Since then, the image and topic of Christ has been subjected to almost every indignity imaginable.

John Lennon notoriously opined in 1966 that the Beatles were "more popular than Jesus." There was Monty Python's "Life of Brian," the "Piss Christ" photo exhibit (with an image of a crucified Jesus, soaking in urine), Martin Scorsese's "The Last Temptation of Christ," and Kevin Smith's "Dogma."

Attempts to ban these things simply didn't work, or backfired. In 1999, record crowds showed when then-New York Mayor Rudolph Giuliani tried to shut down a museum for featuring a painting of the Virgin Mary besmirched with elephant dung.

Want to see a movie crowd this summer? Try to get into "The Da Vinci Code" on opening day.

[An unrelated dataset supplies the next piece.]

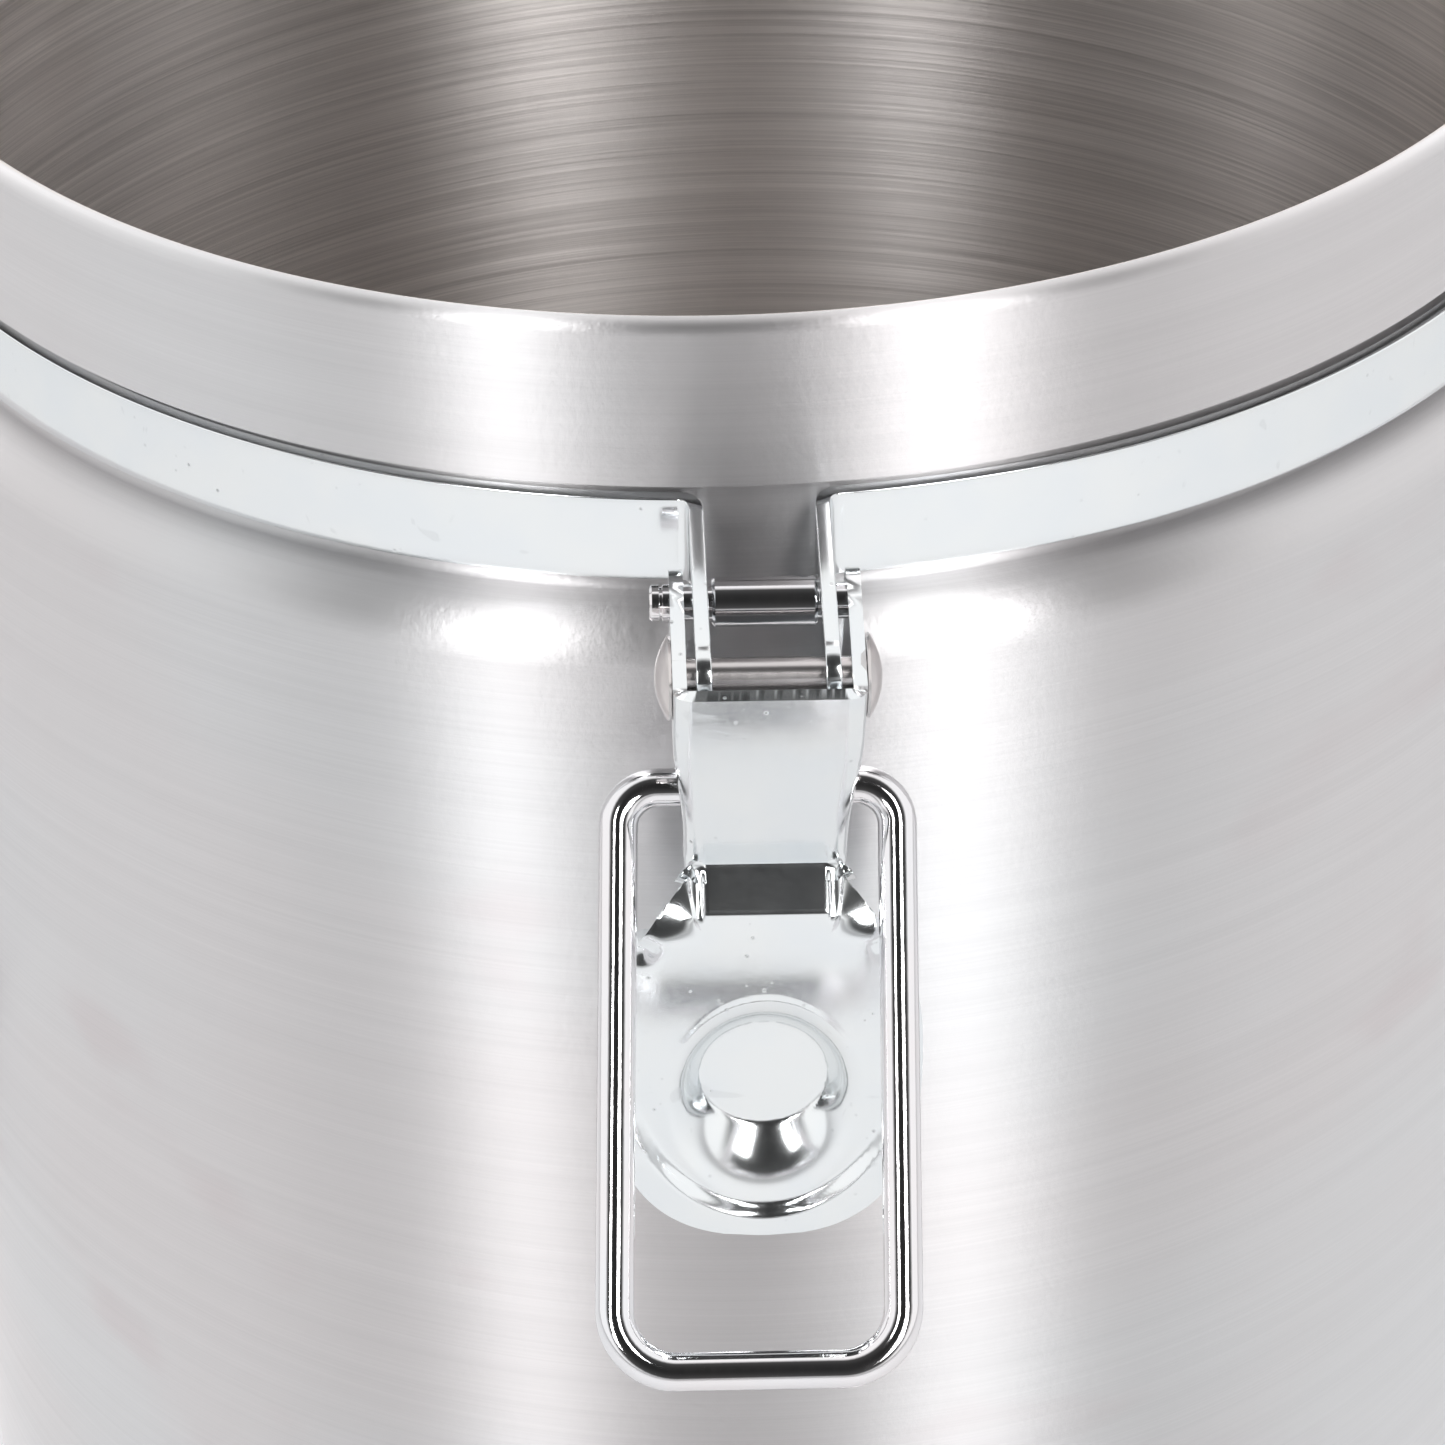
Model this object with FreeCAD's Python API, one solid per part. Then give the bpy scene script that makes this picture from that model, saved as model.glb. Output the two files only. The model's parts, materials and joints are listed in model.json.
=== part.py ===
import FreeCAD, Part
import os
from math import cos, radians, sin, sqrt, tan

V = FreeCAD.Vector

# Stainless steel milk can with a latched, hinged lid, in millimetres.
# The origin is the centre of the base where it stands, +Z is up, and the latch faces -Y.
# Latch places are (reach, drop): reach is measured out from the can's axis, drop down from the rim.

# can
can_height = 375.0
body_radius = 135.0
neck_radius = 125.4
sheet = 1.0
rim_hem = 3.6
hem_drop = 24.2
shoulder_drop = 41.0
shoulder_fall = 2.0
shoulder_bend = 7.0
neck_bend = 1.5
foot_height = 26.0
foot_sheet = 2.0
foot_flange = 12.0
foot_bend = 3.5
wall_start = 4.2
bottom_level = 14.0
bottom_bend = 5.0
weld_gap = 0.05

# clamp band
band_top_drop = 26.2
band_height = 12.4
band_sheet = 2.0
band_clearance = 0.4
band_slack = 2.0
ear_inside = 7.2
ear_lobe = 5.0
ear_eye_play = 0.4
ear_seat_gap = 0.45
ear_root = 0.3
rear_rise = 2.0

# lever, which hangs a little askew on its rivet
latch_tilt = 1.7
pivot = (150.8, 38.5)
pivot_radius = 2.55
fit_gap = 0.05
lever_sheet = 1.8
lever_half_width = 12.3
neck_half_width = 10.6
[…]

To Mark Galli, managing editor of Christianity Today, the American willingness to offend Christianity, but extend deference to Islam regarding the current batch of Muhammad cartoons, can be understood through a series of cultural and political differences.

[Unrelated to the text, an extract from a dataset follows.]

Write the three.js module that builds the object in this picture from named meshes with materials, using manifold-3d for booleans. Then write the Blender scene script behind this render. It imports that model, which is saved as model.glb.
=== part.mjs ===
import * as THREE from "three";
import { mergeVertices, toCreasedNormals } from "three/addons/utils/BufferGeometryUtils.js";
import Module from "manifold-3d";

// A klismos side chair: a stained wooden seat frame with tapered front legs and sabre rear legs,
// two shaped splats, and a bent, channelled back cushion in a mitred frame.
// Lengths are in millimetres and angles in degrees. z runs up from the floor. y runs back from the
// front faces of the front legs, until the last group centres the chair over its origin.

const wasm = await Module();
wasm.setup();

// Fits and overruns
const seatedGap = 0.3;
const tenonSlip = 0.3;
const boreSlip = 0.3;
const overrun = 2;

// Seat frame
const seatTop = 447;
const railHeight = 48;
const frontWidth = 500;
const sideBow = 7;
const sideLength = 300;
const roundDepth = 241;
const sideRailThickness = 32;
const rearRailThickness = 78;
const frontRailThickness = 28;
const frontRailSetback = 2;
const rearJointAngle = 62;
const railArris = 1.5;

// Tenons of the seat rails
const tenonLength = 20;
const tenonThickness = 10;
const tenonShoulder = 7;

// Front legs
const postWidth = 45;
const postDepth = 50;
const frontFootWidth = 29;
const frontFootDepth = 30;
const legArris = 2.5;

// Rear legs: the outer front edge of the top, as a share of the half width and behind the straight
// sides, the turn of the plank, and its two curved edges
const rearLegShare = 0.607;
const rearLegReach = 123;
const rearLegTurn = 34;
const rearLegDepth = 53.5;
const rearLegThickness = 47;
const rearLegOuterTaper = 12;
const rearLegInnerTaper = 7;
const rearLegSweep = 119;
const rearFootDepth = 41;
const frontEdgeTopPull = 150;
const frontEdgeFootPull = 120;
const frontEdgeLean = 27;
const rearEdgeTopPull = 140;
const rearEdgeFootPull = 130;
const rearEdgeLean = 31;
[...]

First, he notes, Christians worship a man who was persecuted, beaten and killed. The sense that people might persecute Christ's followers is an inherent part of the Christian ethos, he says, so Christians are inherently likely to tolerate offense. Muhammad, a prophet who died after an illness, did not leave behind a religion with that mindset, he says.

The second factor, he theorizes, is that American society assigns different rules of social conduct for majority and minority cultures, in which the dominant culture isn't supposed to ridicule smaller ones. It's done, of course, but it's seen as bad form.

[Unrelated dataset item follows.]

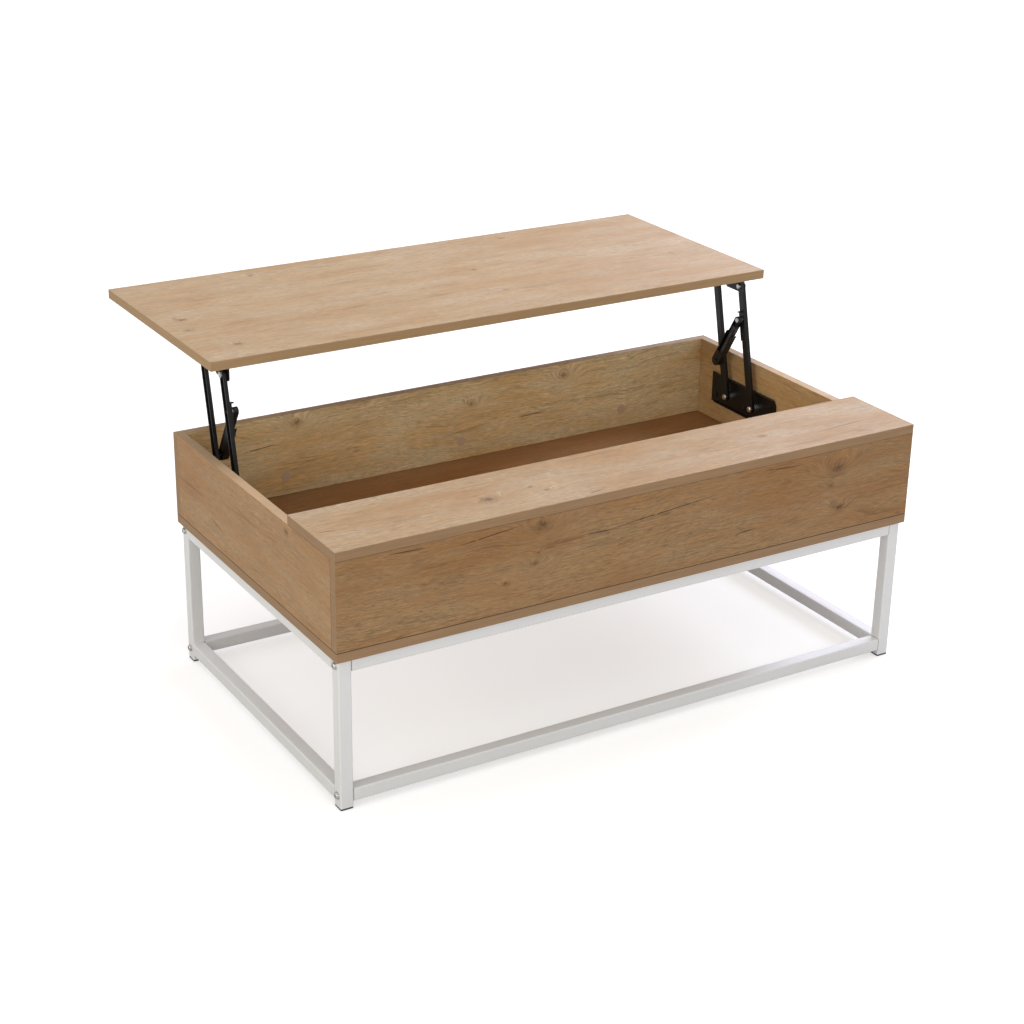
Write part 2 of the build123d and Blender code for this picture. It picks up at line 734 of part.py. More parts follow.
for name, side in SIDES.items():
    with BuildPart() as housing:
        with BuildSketch(wall_plane(side, housing_outer)) as outline:
            tongue(low_pin, link_angle, housing_half, housing_length)
        extrude(outline.sketch, amount=inward(side, housing_inner - housing_outer))
        with BuildSketch(wall_plane(side, housing_outer)) as hollow:
            tongue(low_pin, link_angle, housing_bore_half, housing_length + open_end)
        extrude(hollow.sketch, amount=inward(side, housing_web_outer - housing_outer), mode=Mode.SUBTRACT)
        with BuildSketch(wall_plane(side, housing_web_outer)) as opening:
            with Locations(along(low_pin, link_angle, window_start + window_length / 2)):
                Rectangle(window_length, 2 * housing_bore_half, rotation=link_angle)
            with Locations(low_pin):
                Circle(spring_pin_radius + running_clearance)
        extrude(opening.sketch, amount=inward(side, housing_inner - housing_web_outer), mode=Mode.SUBTRACT)
    save(housing.part, f"{name}_spring_housing")

    with BuildPart() as slider:
        with BuildSketch(wall_plane(side, slider_outer)) as outline:
            tongue(high_pin, link_angle + 180, slider_half, slider_length)
        extrude(outline.sketch, amount=inward(side, slider_inner - slider_outer))
        with BuildSketch(wall_plane(side, slider_outer + slider_web)) as hollow:
            tongue(high_pin, link_angle + 180, slider_half - slider_wall, slider_length + open_end)
        extrude(hollow.sketch, amount=inward(side, slider_depth), mode=Mode.SUBTRACT)
        with BuildSketch(wall_plane(side, slider_outer)) as bore:
            with Locations(high_pin):
                Circle(spring_pin_radius + running_clearance)
        extrude(bore.sketch, amount=inward(side, slider_web), mode=Mode.SUBTRACT)
    save(slider.part, f"{name}_spring_slider")

# Extension spring: a coil between two end eyes, one round each spring pin
wire_radius = 0.6
coil_radius = 2.9
coil_pitch = 2.2
coil_start = 16.0
coil_length = rest_line - 2 * coil_start
eye_radius = 3.4
end_turn_gap = 1.9
end_turn_thickness = 1.2
stem_length = coil_start - eye_radius - end_turn_gap
for name, side in SIDES.items():
    axis_x = side * (inner_half - coil_depth)
    line_y, line_z = cos(radians(rest_angle)), sin(radians(rest_angle))
    coil_foot = along(low_pin, rest_angle, coil_start)
    with BuildPart() as coil:
        with BuildLine() as turns:
            Helix(
                coil_pitch,
                coil_length,
                coil_radius,
                center=(axis_x, *coil_foot),
                direction=(0, line_y, line_z),
            )
        with BuildSketch(turns.wires()[0] ^ 0) as wire:
            Circle(wire_radius)
        sweep(wire.sketch, path=turns.wires()[0], is_frenet=True)
    solids = [coil.part.solids()[0]]
    for pin, angle in ((low_pin, rest_angle), (high_pin, rest_angle + 180)):
        eye_y, eye_z = cos(radians(angle)), sin(radians(angle))
        away = Plane((axis_x, *along(pin, angle, eye_radius)), x_dir=(1, 0, 0), z_dir=(0, eye_y, eye_z))
        with BuildPart() as eye:
            with Locations(Plane((axis_x, *pin), x_dir=(0, 1, 0), z_dir=(1, 0, 0))):
                Torus(eye_radius, wire_radius)
            with BuildSketch(away) as stem:
                Circle(wire_radius)
            extrude(stem.sketch, amount=stem_length)
            with BuildSketch(away.offset(stem_length)) as end_turn:
                Circle(coil_radius + wire_radius)
            extrude(end_turn.sketch, amount=end_turn_thickness)
        solids.append(eye.part.solids()[0])
    save(Compound(children=solids), f"{name}_spring")
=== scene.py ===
import json
from math import cos, pi, radians, sin
from types import SimpleNamespace

import bmesh
import bpy
from mathutils import Matrix, Vector

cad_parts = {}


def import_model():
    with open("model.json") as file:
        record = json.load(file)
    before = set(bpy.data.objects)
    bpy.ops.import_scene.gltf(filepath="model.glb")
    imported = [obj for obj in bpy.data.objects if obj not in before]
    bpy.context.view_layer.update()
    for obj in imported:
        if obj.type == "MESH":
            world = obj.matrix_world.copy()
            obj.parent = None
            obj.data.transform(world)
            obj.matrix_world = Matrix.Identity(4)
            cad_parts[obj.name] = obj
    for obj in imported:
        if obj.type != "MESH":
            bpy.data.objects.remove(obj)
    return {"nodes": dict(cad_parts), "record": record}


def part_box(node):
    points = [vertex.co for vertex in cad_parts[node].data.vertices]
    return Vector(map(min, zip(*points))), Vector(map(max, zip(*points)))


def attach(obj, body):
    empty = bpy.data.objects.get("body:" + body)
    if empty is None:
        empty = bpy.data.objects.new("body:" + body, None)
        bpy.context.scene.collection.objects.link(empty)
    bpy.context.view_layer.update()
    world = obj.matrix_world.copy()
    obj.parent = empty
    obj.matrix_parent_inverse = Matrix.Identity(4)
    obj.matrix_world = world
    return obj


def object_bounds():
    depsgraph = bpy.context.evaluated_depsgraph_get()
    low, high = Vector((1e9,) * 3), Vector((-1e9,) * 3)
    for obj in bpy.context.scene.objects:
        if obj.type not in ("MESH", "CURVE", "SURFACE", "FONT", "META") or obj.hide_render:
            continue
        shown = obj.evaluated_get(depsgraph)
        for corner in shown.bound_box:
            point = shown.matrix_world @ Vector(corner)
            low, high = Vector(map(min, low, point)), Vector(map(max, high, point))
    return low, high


# Lift top coffee table: oak-print laminate boards, white square-tube frame, black lift arms.
# Every length is in metres, in the frame of the CAD model. Colours are linear red, green and blue.

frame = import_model()
cad_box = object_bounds()
table_low, table_high = Vector(cad_box[0]), Vector(cad_box[1])
MM = 0.001
AXES = "XYZ"


def add_object(name, data, location=(0, 0, 0)):
    item = bpy.data.objects.new(name, data)
    item.location = location
    bpy.context.scene.collection.objects.link(item)
    return item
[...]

"Christianity is fair game for mocking because it's an established presence here, it's always been a majority, and there's no sense of followers being a persecuted minority," he says. "When people can be publicly mocked in this country, it means you're a player, and you're going to take your lumps with everyone else. There's not that sense with Muslims. People are more cautious."

Cautious, yes, but not unwilling to offend religious minorities.

Last year, Mel Gibson's "The Passion of the Christ" drew protests that it was anti-Semitic -- and yet was a blockbuster. When Ayatollah Khomeini issued a 1989 fatwa calling for the murder of Indian-born British novelist Salman Rushdie for alleged blasphemies in "The Satanic Verses," the book became an American bestseller and Rushdie an icon of free speech.

Defiance of a Muslim edict was behind the publication of Muhammad cartoons in the Denmark newspaper and subsequent reprintings in newspapers across Europe, says Sayyid M. Syeed, secretary general of the Islamic Society of North America.

Syeed, who was born in Kashmir and immigrated to the United States as an adult, says that while millions of Muslims may think of America as a pro-Israeli invader of Iraq, it is still true that much of that knowledge is not based on personal experience. European affronts, through a long history of colonialism and exploitation, are more visceral. They've left scars. They've created a different psychological relationship.

"European countries were colonial masters of several Muslim lands, and the psychological aspects of that relationship have lived on and on," Syeed says. "It's difficult for the Belgians, the Danes, the French -- it's difficult for them to believe that these former colonies have a religion that is of consequence. They get a kick out of insulting them."

Yvonne Haddad, professor of the history of Islam and of Christian-Muslim relations at Georgetown University, continues the theme:

"Of the 57 nations that belong to the Organization of the Islamic Conference, 54 have been colonized by Europe," she says. "That history is well known in Islamic countries, you've got the current war in Iraq. . . . Those things form the context for this sort of response. Devout Muslims are offended by the cartoons, but this is not just a religious affront. It's also political."